_What you have to do_: Every entry must be copied word for word.

========================

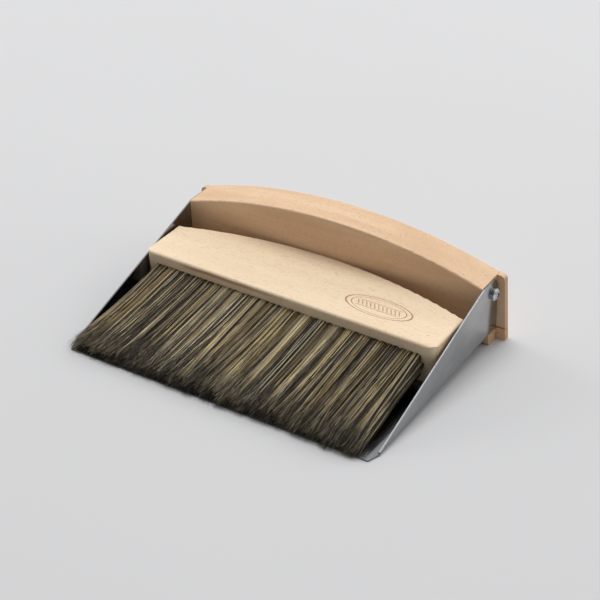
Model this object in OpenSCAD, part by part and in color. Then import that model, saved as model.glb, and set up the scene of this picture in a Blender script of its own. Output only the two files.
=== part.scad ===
// Dust pan and brush set: a folded steel pan with a wooden handle block across its
// back, and a wooden hand brush that lies in the pan with its bristles on the lip.
// Millimetres. X runs across the pan, Y from the lip back to the handle, Z up.
// The origin is on the ground, under the middle of the whole set. The pan stands on
// its front lip and on the handle's foot, so its floor rises towards the back.
// Each piece is drawn on a level pan floor, and stand() tips the set onto the ground.

/* [Pan] */
// Width across the outside of the side walls
pan_w = 230; // [190:1:280]
// Depth of the side walls, from their front ends to the back edge of the sheet
pan_d = 150; // [130:1:190]
// Height of the side walls beside the handle
wall_h = 40.4; // [34:0.2:52]
// Height of the side walls at their front ends
wall_toe = 1.8; // [1.2:0.1:6]
// Length of the level part at the top of the side walls
wall_top_d = 18.4; // [14:0.2:24]
// Thickness of the sheet
sheet_t = 1; // [0.8:0.1:1.5]
// Outside radius of the folds along the floor
fold_r = 1.6; // [1.6:0.1:4]
// Radius of each side wall's upper back corner
wall_corner_r = 7; // [3:0.5:12]
// How far the floor runs on in front of the side walls
lip_d = 9; // [5:0.5:20]
// How far each side of the lip draws in towards its front edge
lip_taper = 3; // [0:0.5:6]
// Angle that the floor rises at, in degrees
tilt = 3; // [2:0.25:6]

/* [Handle] */
// Thickness of the handle block from front to back
handle_d = 25; // [20:0.5:40]
// Rise of the arched top above its ends
handle_rise = 18; // [8:0.5:24]
// Height of the arch's ends above the side walls
handle_proud = 0.2; // [0:0.1:2]
// Rounding along the edges of the arch
handle_round = 1; // [0.5:0.1:4]
// Thickness of the shoulders behind the side walls
shoulder_t = 4.2; // [3.4:0.2:10]
// How far each shoulder stands out past the side wall at its top
shoulder_w = 4.4; // [3:0.2:8]
// How much wider each shoulder gets towards the ground
shoulder_flare = 2.2; // [0:0.2:4]
// Gap between the back edges of the side walls and the shoulders
shoulder_gap = 0.8; // [0.2:0.1:2]
// Rounding of the shoulders' upper corners
shoulder_r = 3.5; // [2:0.5:10]
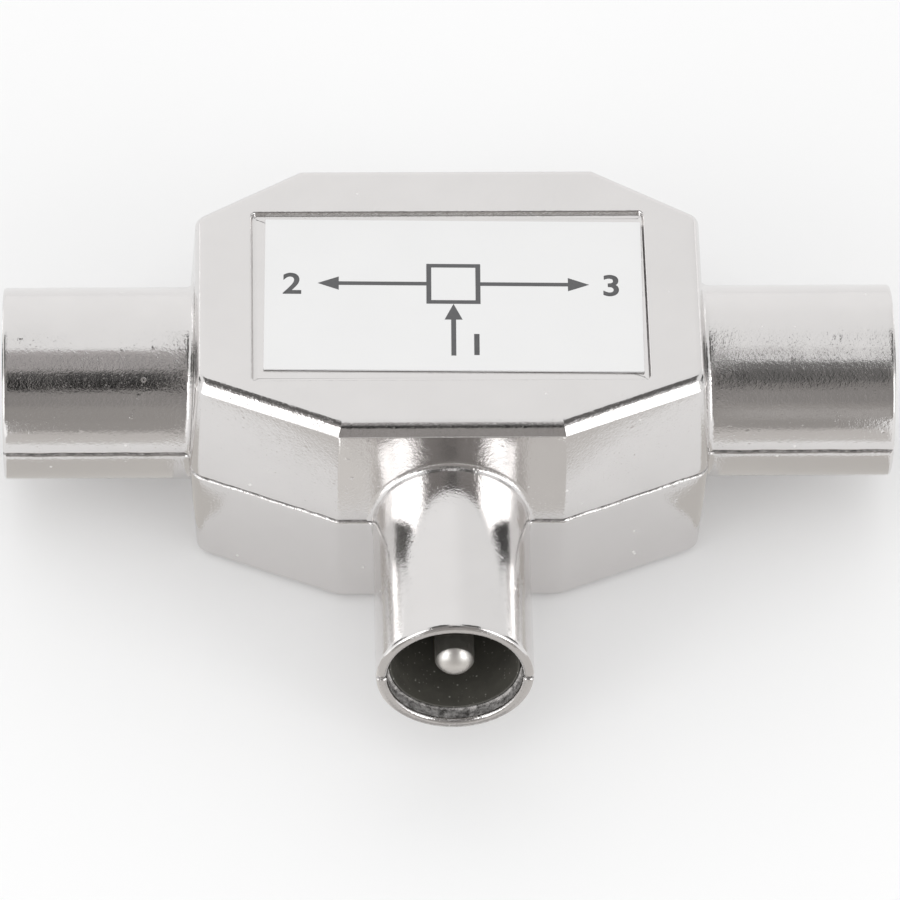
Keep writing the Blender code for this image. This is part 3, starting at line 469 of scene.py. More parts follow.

========================

_Solution for this problem_:
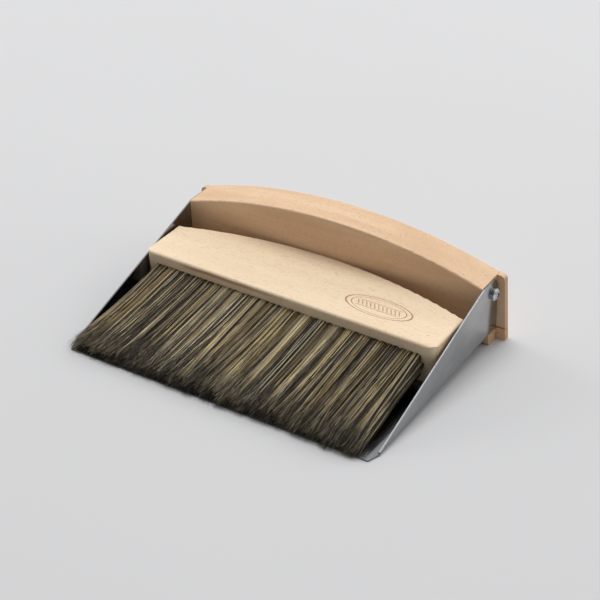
Model this object in OpenSCAD, part by part and in color. Then import that model, saved as model.glb, and set up the scene of this picture in a Blender script of its own. Output only the two files.
=== part.scad ===
// Dust pan and brush set: a folded steel pan with a wooden handle block across its
// back, and a wooden hand brush that lies in the pan with its bristles on the lip.
// Millimetres. X runs across the pan, Y from the lip back to the handle, Z up.
// The origin is on the ground, under the middle of the whole set. The pan stands on
// its front lip and on the handle's foot, so its floor rises towards the back.
// Each piece is drawn on a level pan floor, and stand() tips the set onto the ground.

/* [Pan] */
// Width across the outside of the side walls
pan_w = 230; // [190:1:280]
// Depth of the side walls, from their front ends to the back edge of the sheet
pan_d = 150; // [130:1:190]
// Height of the side walls beside the handle
wall_h = 40.4; // [34:0.2:52]
// Height of the side walls at their front ends
wall_toe = 1.8; // [1.2:0.1:6]
// Length of the level part at the top of the side walls
wall_top_d = 18.4; // [14:0.2:24]
// Thickness of the sheet
sheet_t = 1; // [0.8:0.1:1.5]
// Outside radius of the folds along the floor
fold_r = 1.6; // [1.6:0.1:4]
// Radius of each side wall's upper back corner
wall_corner_r = 7; // [3:0.5:12]
// How far the floor runs on in front of the side walls
lip_d = 9; // [5:0.5:20]
// How far each side of the lip draws in towards its front edge
lip_taper = 3; // [0:0.5:6]
// Angle that the floor rises at, in degrees
tilt = 3; // [2:0.25:6]

/* [Handle] */
// Thickness of the handle block from front to back
handle_d = 25; // [20:0.5:40]
// Rise of the arched top above its ends
handle_rise = 18; // [8:0.5:24]
// Height of the arch's ends above the side walls
handle_proud = 0.2; // [0:0.1:2]
// Rounding along the edges of the arch
handle_round = 1; // [0.5:0.1:4]
// Thickness of the shoulders behind the side walls
shoulder_t = 4.2; // [3.4:0.2:10]
// How far each shoulder stands out past the side wall at its top
shoulder_w = 4.4; // [3:0.2:8]
// How much wider each shoulder gets towards the ground
shoulder_flare = 2.2; // [0:0.2:4]
// Gap between the back edges of the side walls and the shoulders
shoulder_gap = 0.8; // [0.2:0.1:2]
// Rounding of the shoulders' upper corners
shoulder_r = 3.5; // [2:0.5:10]
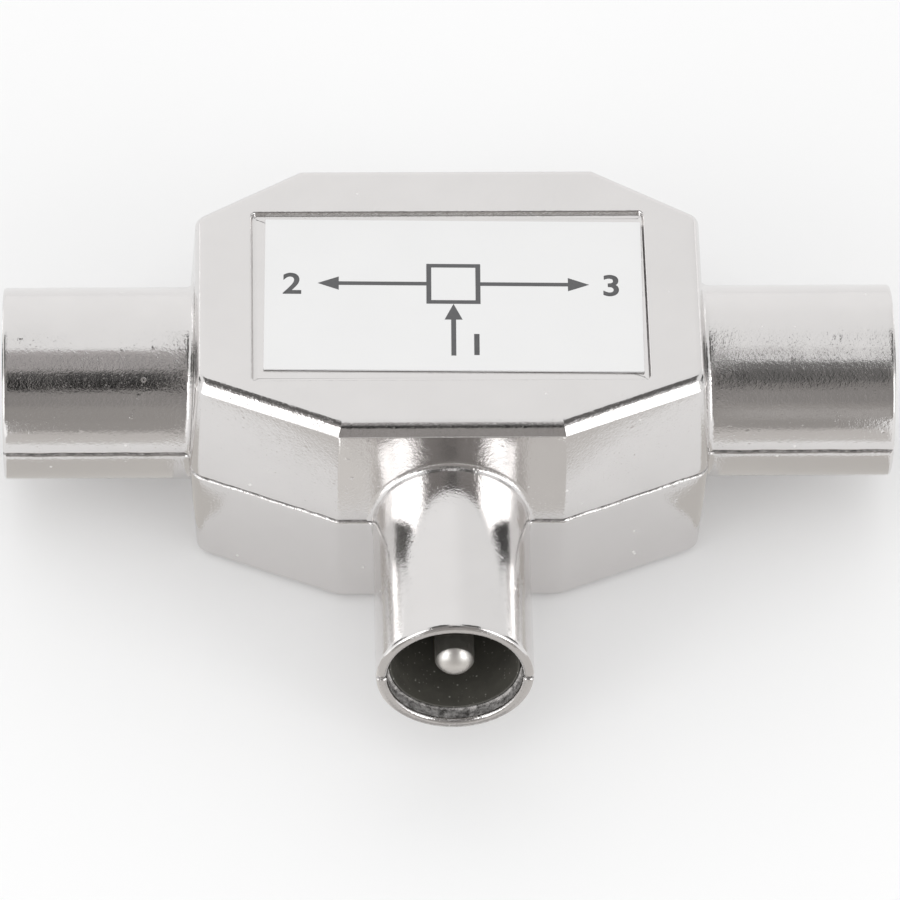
Keep writing the Blender code for this image. This is part 3, starting at line 469 of scene.py. More parts follow.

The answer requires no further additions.